Requirements: Track down the lines that contain "scene" and copy them.

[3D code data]
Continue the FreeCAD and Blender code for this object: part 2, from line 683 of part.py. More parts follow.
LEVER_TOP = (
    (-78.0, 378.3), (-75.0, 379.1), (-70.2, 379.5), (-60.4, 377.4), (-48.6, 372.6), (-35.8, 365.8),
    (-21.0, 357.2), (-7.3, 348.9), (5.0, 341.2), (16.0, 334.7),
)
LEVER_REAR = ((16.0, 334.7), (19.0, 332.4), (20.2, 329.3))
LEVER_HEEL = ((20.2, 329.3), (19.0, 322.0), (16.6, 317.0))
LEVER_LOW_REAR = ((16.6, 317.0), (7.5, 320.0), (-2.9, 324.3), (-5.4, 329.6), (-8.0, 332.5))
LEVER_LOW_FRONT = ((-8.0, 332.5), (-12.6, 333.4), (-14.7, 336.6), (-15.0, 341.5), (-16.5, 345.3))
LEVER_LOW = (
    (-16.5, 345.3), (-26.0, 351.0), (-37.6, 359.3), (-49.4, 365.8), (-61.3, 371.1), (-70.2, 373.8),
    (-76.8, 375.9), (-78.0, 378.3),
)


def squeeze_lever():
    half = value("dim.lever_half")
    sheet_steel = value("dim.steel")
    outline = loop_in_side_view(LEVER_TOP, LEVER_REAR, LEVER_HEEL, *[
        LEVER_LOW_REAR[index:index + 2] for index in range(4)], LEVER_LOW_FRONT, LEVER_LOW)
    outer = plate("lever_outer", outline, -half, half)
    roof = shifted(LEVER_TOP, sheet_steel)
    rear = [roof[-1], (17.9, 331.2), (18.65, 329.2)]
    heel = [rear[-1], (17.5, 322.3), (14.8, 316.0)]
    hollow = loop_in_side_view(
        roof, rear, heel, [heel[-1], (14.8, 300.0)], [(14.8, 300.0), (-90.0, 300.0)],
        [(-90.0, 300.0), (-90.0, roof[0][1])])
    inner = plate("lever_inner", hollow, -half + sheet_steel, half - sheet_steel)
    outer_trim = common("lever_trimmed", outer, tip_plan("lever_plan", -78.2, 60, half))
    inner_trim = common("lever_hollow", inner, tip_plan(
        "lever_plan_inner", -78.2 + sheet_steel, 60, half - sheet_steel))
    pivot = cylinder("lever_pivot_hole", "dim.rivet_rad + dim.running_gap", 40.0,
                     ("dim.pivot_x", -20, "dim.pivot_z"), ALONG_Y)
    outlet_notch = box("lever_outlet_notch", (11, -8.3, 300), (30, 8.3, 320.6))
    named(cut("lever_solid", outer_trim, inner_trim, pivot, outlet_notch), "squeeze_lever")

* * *

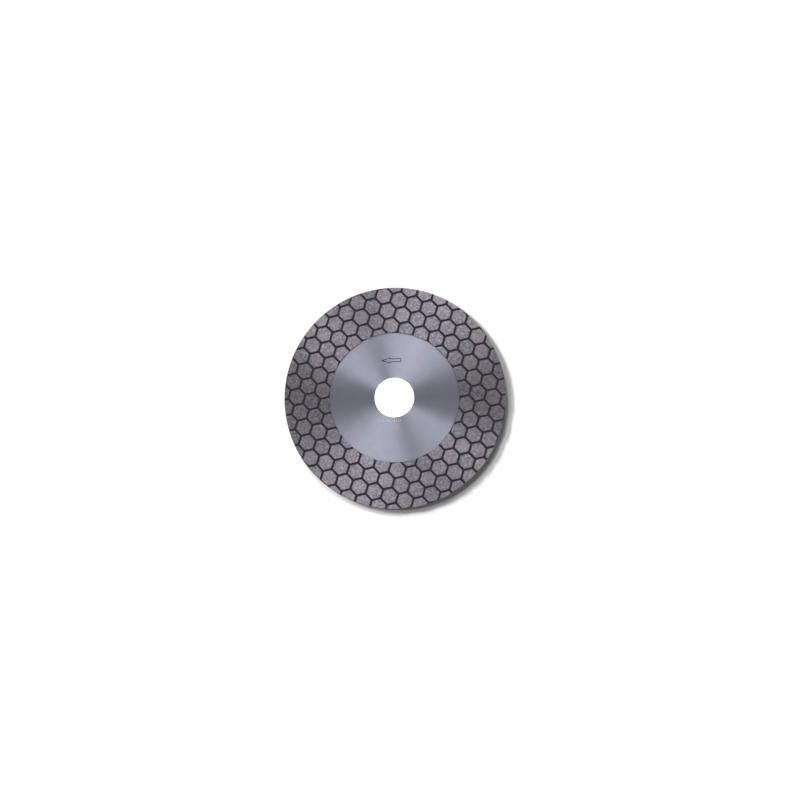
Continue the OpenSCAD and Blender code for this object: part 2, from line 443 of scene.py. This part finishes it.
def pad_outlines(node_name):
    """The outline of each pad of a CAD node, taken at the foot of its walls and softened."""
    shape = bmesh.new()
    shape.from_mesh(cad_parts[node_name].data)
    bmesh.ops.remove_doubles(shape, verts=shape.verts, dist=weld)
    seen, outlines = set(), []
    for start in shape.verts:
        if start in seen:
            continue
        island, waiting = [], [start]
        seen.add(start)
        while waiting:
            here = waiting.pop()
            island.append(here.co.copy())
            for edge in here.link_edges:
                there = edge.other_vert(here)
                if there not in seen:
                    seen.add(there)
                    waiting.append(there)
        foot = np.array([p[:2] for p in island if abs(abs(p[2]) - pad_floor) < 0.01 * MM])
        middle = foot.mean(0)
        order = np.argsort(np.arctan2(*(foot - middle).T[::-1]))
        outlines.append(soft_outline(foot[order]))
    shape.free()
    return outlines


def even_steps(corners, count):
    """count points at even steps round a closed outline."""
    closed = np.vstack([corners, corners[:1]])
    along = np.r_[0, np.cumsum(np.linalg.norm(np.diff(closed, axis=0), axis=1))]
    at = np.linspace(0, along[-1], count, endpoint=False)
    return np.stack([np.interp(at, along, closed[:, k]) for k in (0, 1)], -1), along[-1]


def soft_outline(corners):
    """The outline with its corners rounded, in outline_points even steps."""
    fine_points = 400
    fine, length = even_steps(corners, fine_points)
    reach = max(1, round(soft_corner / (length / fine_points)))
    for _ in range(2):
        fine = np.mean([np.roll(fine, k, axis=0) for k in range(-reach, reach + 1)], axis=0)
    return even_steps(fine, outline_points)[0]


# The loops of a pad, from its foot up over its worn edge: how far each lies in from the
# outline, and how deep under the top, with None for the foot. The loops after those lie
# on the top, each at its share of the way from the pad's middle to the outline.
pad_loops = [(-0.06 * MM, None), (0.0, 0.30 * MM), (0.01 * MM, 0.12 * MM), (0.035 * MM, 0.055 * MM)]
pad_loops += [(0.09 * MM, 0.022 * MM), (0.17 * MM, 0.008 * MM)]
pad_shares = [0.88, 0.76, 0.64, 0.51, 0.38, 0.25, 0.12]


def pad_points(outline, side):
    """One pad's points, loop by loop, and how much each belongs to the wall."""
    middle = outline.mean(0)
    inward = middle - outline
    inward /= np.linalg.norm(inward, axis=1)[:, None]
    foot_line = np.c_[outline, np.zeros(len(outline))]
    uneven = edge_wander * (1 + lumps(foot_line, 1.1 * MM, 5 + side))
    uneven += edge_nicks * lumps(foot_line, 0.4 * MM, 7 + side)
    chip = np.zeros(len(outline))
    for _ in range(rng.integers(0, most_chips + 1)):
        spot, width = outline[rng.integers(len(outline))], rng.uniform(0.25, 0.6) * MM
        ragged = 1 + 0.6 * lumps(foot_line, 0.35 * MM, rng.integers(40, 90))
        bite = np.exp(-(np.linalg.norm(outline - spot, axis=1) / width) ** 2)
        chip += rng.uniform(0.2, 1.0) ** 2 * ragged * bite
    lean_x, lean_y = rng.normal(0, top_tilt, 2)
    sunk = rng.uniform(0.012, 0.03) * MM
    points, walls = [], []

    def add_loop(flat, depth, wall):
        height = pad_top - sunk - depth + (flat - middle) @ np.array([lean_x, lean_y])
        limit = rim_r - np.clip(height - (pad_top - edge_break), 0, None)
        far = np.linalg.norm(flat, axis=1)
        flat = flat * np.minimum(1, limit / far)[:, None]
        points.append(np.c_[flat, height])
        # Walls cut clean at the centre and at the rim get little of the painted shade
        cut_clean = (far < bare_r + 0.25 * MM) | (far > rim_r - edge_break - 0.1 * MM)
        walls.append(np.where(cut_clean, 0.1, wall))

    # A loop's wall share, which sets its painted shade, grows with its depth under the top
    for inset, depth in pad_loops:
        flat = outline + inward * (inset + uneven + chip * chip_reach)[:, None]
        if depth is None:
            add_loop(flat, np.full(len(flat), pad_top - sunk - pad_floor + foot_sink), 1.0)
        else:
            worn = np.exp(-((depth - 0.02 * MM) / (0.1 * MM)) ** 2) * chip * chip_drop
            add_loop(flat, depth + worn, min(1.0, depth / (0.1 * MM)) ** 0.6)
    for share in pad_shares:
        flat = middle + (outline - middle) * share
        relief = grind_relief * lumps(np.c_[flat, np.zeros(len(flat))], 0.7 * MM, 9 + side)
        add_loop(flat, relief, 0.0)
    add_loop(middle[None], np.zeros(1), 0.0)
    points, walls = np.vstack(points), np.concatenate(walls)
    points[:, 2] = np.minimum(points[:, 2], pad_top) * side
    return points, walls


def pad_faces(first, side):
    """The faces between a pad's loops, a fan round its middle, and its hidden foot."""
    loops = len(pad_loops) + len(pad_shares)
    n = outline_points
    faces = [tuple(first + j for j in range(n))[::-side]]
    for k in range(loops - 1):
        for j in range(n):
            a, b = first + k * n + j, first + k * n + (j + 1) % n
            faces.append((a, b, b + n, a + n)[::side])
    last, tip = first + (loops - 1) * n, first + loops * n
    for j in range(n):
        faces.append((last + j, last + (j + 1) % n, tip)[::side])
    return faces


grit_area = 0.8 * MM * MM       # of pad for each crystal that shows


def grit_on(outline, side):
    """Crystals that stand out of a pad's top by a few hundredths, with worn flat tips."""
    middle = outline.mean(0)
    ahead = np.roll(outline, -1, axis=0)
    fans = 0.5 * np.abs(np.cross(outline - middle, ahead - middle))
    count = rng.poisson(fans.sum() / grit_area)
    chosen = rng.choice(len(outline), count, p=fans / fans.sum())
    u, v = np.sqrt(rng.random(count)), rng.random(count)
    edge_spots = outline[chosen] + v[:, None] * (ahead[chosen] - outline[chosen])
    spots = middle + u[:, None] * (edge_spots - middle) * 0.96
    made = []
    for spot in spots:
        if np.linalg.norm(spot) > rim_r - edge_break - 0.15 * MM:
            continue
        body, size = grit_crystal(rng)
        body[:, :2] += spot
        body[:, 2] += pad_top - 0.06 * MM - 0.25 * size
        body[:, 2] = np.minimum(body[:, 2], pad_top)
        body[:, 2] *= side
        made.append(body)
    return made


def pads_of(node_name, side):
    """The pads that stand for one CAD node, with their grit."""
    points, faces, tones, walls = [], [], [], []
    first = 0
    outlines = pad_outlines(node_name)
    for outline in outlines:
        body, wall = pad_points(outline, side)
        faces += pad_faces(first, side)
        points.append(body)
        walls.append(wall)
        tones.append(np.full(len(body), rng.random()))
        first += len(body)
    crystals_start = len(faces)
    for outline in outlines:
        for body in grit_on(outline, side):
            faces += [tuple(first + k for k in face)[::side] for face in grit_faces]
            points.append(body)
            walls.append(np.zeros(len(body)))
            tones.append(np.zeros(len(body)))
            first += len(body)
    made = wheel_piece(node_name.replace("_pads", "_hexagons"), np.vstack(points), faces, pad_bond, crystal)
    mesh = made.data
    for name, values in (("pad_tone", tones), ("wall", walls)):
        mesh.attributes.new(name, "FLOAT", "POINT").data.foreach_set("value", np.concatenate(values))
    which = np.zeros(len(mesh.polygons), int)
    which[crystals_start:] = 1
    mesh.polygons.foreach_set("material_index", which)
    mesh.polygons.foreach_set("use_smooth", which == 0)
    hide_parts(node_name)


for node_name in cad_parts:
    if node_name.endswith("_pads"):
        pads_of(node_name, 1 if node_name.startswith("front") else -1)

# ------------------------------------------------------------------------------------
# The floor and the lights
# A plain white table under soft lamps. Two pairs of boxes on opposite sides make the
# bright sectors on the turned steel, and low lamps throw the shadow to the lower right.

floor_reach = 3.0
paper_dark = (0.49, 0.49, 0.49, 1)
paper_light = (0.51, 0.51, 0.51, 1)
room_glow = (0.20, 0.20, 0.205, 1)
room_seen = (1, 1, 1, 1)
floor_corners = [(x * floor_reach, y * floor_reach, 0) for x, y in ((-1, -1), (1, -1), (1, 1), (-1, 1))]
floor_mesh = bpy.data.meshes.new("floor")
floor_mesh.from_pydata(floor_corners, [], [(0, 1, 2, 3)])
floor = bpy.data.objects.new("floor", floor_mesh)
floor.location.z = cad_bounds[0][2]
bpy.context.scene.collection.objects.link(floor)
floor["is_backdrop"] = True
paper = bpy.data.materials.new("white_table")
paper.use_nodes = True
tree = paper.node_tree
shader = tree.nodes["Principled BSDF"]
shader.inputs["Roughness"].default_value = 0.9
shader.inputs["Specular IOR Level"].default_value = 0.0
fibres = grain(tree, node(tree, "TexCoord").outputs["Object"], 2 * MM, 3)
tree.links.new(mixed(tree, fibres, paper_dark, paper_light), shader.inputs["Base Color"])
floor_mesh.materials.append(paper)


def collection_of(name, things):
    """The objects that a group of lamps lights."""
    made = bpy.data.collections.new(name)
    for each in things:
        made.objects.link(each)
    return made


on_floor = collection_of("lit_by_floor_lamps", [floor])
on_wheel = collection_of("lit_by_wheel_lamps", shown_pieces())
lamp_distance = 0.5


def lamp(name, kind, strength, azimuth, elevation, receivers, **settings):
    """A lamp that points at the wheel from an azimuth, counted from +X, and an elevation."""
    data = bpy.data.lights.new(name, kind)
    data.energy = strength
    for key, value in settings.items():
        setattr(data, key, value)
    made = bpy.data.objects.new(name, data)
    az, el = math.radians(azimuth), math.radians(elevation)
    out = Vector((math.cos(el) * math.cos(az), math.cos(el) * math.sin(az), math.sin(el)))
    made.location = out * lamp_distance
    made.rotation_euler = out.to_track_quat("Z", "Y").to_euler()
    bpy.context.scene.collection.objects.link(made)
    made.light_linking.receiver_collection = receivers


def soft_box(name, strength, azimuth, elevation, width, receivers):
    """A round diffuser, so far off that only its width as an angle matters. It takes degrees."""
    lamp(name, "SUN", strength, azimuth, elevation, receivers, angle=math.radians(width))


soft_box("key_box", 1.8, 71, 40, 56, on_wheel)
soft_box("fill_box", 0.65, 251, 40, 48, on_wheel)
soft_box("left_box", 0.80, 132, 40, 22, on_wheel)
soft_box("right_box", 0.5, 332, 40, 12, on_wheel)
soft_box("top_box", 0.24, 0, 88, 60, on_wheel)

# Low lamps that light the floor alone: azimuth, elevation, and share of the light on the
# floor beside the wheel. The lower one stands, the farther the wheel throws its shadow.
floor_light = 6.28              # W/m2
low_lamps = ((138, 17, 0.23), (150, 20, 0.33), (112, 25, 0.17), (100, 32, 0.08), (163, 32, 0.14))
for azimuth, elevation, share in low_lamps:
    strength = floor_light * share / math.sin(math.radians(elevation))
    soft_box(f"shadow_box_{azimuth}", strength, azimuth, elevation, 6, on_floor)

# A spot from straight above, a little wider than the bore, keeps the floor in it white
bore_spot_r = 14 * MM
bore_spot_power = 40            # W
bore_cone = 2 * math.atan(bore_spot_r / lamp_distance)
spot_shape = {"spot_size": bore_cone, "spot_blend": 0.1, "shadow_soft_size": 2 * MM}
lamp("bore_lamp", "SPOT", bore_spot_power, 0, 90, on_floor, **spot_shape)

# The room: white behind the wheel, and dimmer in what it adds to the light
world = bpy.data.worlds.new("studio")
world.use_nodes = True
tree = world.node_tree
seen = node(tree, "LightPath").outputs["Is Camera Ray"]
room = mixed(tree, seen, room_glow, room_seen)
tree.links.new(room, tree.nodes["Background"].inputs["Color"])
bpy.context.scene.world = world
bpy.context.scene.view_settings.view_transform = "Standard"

Answer to the exercise:
Continue the OpenSCAD and Blender code for this object: part 2, from line 443 of scene.py. This part finishes it.
bpy.context.scene.collection.objects.link(floor)
    bpy.context.scene.collection.objects.link(made)
bpy.context.scene.world = world
bpy.context.scene.view_settings.view_transform = "Standard"